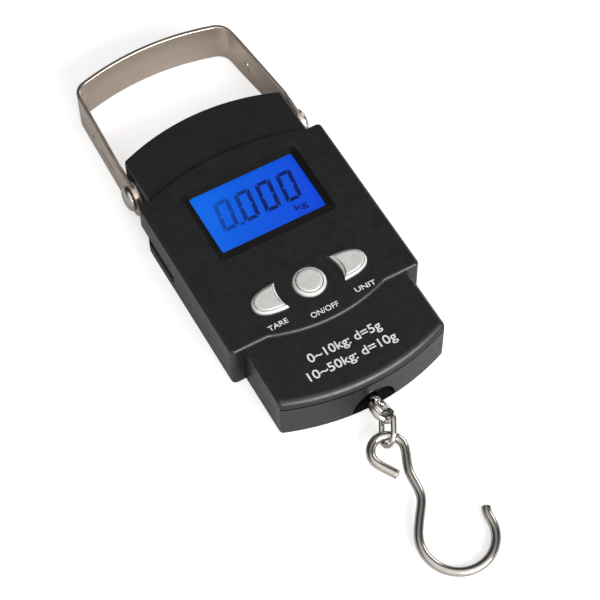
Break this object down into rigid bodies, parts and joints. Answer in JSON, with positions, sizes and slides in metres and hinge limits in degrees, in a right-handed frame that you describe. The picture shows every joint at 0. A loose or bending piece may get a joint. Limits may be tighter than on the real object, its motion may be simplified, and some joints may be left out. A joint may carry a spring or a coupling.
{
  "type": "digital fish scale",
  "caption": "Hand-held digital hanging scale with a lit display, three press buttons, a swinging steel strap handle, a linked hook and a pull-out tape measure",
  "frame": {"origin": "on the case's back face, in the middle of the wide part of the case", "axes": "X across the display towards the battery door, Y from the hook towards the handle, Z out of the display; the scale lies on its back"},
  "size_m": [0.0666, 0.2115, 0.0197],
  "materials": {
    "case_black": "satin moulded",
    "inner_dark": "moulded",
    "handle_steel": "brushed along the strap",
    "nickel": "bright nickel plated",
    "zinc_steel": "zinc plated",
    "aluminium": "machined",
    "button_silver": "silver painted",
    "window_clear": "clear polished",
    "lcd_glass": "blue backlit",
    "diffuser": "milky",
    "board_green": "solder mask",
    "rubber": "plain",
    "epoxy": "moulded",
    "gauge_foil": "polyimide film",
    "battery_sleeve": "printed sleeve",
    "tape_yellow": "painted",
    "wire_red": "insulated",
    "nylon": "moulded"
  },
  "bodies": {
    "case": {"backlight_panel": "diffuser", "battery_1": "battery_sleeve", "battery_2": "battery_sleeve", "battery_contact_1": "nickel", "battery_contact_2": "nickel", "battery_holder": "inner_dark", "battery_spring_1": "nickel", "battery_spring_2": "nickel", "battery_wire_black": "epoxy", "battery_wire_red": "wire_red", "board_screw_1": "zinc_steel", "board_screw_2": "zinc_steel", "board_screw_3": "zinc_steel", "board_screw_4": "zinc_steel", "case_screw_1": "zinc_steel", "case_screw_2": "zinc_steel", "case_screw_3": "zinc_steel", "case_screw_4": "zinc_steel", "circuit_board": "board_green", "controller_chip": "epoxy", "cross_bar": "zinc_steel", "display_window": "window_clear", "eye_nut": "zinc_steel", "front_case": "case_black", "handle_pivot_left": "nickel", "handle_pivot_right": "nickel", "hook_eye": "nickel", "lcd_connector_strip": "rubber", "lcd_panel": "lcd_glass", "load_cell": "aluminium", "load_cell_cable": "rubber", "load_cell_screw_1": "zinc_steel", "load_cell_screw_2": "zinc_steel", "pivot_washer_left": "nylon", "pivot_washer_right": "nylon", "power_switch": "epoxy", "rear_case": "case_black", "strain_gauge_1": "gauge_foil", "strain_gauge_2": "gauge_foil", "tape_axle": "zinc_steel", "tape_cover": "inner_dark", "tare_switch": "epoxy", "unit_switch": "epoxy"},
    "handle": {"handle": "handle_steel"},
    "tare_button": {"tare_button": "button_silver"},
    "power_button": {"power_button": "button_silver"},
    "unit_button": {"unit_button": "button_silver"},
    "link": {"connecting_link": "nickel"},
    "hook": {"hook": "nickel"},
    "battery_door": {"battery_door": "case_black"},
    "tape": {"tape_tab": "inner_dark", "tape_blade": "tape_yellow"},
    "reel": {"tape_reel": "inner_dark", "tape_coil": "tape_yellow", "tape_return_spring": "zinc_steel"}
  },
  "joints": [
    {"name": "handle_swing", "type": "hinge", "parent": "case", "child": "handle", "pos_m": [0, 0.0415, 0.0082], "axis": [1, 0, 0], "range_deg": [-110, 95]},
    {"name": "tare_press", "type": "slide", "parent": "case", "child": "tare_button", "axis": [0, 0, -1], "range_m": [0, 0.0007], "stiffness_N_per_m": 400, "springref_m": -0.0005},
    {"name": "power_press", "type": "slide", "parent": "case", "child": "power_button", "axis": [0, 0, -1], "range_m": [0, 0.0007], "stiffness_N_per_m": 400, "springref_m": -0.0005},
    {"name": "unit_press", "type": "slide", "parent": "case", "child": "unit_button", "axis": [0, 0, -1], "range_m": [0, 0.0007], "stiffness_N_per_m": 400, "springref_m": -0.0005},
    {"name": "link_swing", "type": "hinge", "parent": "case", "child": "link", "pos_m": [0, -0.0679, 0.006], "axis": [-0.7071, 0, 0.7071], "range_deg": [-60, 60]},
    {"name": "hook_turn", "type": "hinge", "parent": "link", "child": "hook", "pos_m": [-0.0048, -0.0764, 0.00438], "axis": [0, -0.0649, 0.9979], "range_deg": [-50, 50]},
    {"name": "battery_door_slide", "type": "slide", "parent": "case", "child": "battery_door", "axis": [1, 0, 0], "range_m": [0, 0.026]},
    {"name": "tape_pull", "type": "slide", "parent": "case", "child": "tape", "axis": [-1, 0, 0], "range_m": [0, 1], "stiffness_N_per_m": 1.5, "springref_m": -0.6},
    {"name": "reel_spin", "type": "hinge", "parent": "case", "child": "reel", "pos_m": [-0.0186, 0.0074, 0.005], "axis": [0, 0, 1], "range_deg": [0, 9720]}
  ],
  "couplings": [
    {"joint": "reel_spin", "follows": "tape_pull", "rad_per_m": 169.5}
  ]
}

> **DESCRIPTION OF THE TASK**
Which lines hold the word "bodies"? Copy all of them.

> **RESPONSE FOR THIS EXERCISE**
Break this object down into rigid bodies, parts and joints. Answer in JSON, with positions, sizes and slides in metres and hinge limits in degrees, in a right-handed frame that you describe. The picture shows every joint at 0. A loose or bending piece may get a joint. Limits may be tighter than on the real object, its motion may be simplified, and some joints may be left out. A joint may carry a spring or a coupling.
  "bodies": {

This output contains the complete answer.